Мать удивленно посмотрела на неё покрасневшими от слез глазами.
– Что – подумала?
– Что творится. Я бы пришла, когда дождь кончился.
– Когда бы это было! – проговорила мать и вздохнула. – Дай мне, пожалуйста, тапочки. – Она была довольна собой и вежлива, как при гостях.
Рая пошла к кровати за тапочками и увидела на тумбочке возле глиняной кошки–копилки папиросную коробку «Три богатыря». Одеревенев, глядела на неё, потом медленно открыла. Все марки, которые она подарила Ивановой, были на месте. Все… Рая закрыла глаза. Мать Ивановой вспомнила она – как та стояла с ведёрком в руке у мусорного ящика и все–все слышала… Тихо положила коробку, взяла тапочки, поставила рядом с тазом.
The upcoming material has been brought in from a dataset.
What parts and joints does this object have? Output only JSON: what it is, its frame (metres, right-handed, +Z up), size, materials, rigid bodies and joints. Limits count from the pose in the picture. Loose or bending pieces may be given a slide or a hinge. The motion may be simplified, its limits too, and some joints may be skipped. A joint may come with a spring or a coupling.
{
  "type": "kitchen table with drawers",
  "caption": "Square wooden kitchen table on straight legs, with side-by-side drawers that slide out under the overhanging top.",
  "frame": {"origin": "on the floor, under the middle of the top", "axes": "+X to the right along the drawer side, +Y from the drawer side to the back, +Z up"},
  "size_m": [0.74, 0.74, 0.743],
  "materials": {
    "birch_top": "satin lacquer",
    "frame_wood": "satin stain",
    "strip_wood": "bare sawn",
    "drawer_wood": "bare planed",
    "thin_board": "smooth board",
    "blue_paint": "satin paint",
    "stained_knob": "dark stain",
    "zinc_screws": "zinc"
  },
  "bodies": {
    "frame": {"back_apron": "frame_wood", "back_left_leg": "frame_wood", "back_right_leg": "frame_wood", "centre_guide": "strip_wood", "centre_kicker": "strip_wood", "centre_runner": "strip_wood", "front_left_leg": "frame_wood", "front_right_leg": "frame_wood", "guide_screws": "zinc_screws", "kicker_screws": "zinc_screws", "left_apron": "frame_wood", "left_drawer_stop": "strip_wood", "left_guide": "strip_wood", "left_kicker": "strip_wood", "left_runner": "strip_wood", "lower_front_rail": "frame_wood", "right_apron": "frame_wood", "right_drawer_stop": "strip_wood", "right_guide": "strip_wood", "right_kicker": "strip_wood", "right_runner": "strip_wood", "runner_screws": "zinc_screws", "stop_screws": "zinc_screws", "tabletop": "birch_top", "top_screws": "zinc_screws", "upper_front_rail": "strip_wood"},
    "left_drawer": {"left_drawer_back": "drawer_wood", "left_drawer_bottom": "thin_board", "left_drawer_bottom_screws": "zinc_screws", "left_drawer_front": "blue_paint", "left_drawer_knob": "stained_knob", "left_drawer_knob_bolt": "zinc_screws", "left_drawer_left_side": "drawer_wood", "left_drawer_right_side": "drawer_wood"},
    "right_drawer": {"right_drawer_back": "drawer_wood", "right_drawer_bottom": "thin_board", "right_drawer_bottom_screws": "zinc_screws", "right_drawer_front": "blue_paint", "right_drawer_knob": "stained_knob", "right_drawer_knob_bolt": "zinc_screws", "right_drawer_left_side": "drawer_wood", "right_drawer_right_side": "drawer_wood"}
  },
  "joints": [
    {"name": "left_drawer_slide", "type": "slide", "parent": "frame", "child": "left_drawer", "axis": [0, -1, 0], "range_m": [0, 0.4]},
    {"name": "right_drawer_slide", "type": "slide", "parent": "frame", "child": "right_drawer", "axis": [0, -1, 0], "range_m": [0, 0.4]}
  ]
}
– Спасибо, – учтиво поблагодарила мать. – Ты все поняла, что мама тебе сказала?
– Все.
– Тогда спокойной ночи. – И вытянула губы для поцелуя.
Рая привычно подставила щеку, мать поцеловала, но Рая не уходила.
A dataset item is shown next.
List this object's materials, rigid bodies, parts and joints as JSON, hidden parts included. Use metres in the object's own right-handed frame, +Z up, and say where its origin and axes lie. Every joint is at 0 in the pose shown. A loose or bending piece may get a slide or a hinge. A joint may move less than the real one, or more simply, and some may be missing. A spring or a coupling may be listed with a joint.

– А это… марки кто принёс? – выговорила‑таки она.
– Девочка та. В воскресенье которая была. – Мать надела тапочки и встала. – Во сколько же ты явилась к ним?
К кому? Ах, к отцу…
– В пять. Или в шесть. Когда дождь начался.
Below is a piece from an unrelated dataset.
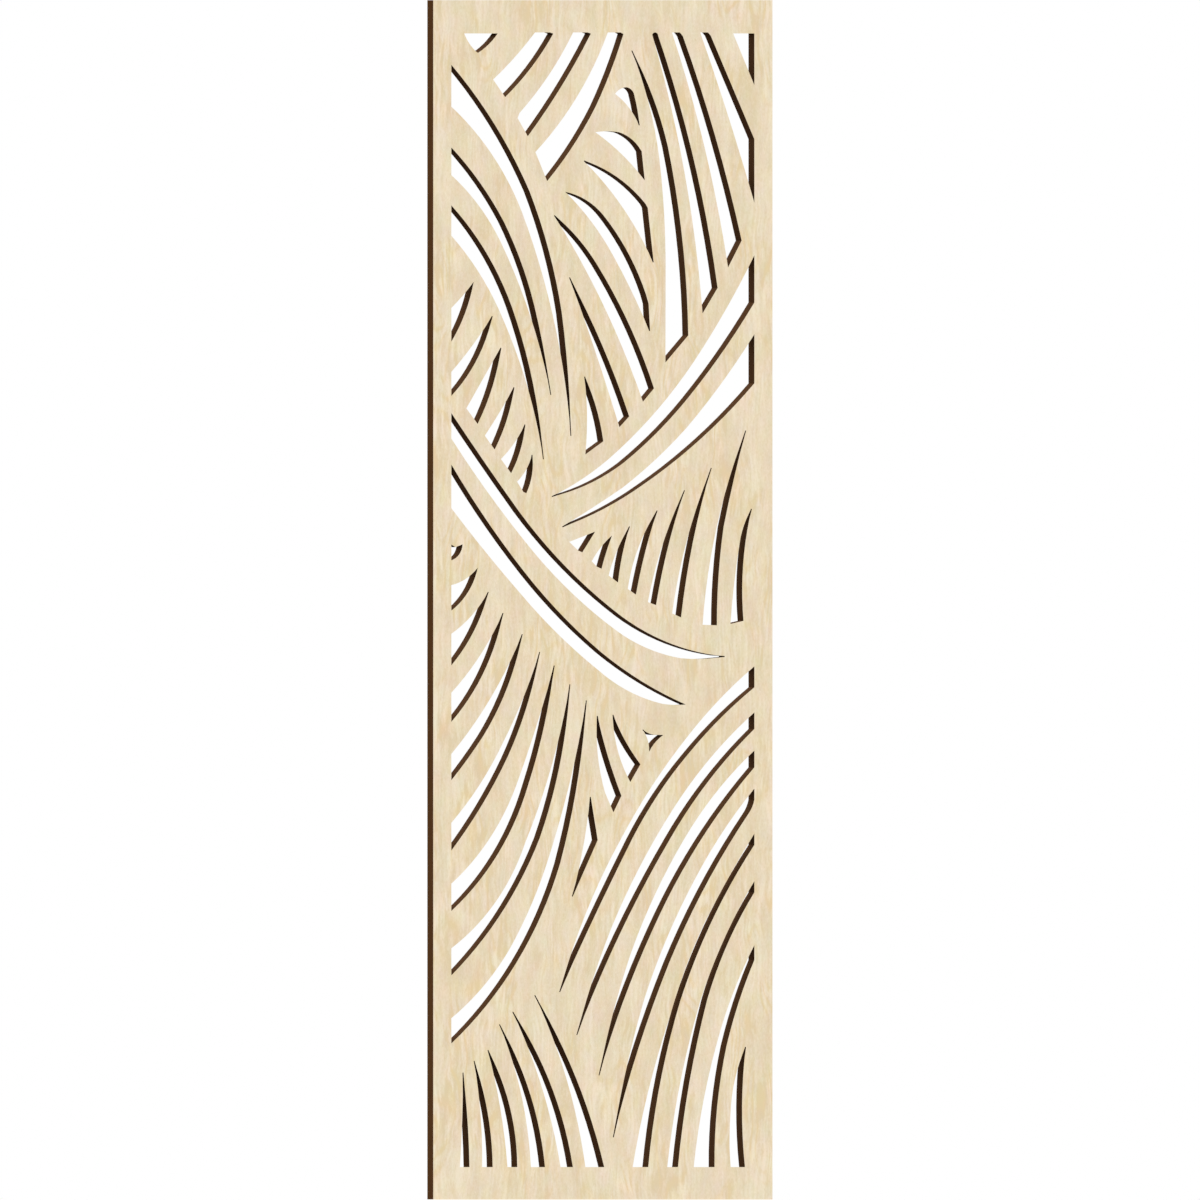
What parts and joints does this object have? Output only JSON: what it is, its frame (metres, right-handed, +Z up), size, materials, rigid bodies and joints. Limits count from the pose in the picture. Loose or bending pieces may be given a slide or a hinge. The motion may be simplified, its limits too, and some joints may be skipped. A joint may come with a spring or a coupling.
{
  "type": "fretwork wall panel",
  "caption": "Upright plywood fretwork panel: fans of tapered leaf-shaped cuts pass through a flat sheet inside a plain border.",
  "frame": {"origin": "centre of the back face, the side that lies against the wall", "axes": "+Z up along the panel's height, -Y out of the decorated face towards the viewer, +X to the viewer's right"},
  "size_m": [0.1872, 0.0066, 0.5936],
  "materials": {
    "face_veneer_wood": "satin, pale maple",
    "crossband_wood": "matte, charred by the cut",
    "core_wood": "matte, charred by the cut",
    "back_veneer_wood": "satin, pale maple"
  },
  "bodies": {
    "root": {"face_veneer": "face_veneer_wood", "front_crossband": "crossband_wood", "core_ply": "core_wood", "back_crossband": "crossband_wood", "back_veneer": "back_veneer_wood"}
  },
  "joints": []
}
– Ты им ничего не рассказывала? – И посмотрела с подозрением.
– Нет… Они не спрашивали.
– Если бы даже и спрашивали. Мало ли что в семье бывает. Рыбку они тебе, что ли, дали?
Рая подняла голову. Почему «рыбку»? Ведь их три было. Она поискала глазами банку.
– На подоконник поставила, – сказала мать, с кряхтеньем нагибаясь и вытирая пол. – Уроки‑то не сделала…
Рая подошла к окну. В банке была только одна рыбка. Другие, значит, выпали, когда Сима бежала с ними или уже здесь, во дворе. Из‑за тяжелого намокшего пальто Рая никак не могла подняться с мягкого сиденья, и мать, открыв дверцу, взяла у неё банку. Рая представила, как рыбки бьются в грязи, задыхаясь, и золотятся в темноте.
«Кошки слопают», – подумала она, спокойно опустила штору и пошла к себе.
Она ошиблась. Рыбки пролежали до утра, и я, направляясь в школу, увидел их у Раиного дома. Тёмными и пузатыми были они. Не золотыми. Наклонившись, я тронул их носком галоши. «Откуда они, здесь?» – удивился я и конечно же не поверил Рае, которая, выйдя из парадного, небрежно заявила, что это те самые подаренные нами рыбки. Те самые? Я ухмыльнулся. «Они были золотыми, а эти…» Она не стала спорить со мной – только посмотрела, но когда спустя много лет толстая рыжая женщина напомнила мне с вульгарным смешком об этой встрече, я сразу же вспомнил взгляд, какой тогда бросила на меня тринадцатилетняя девочка с портфелем в руке.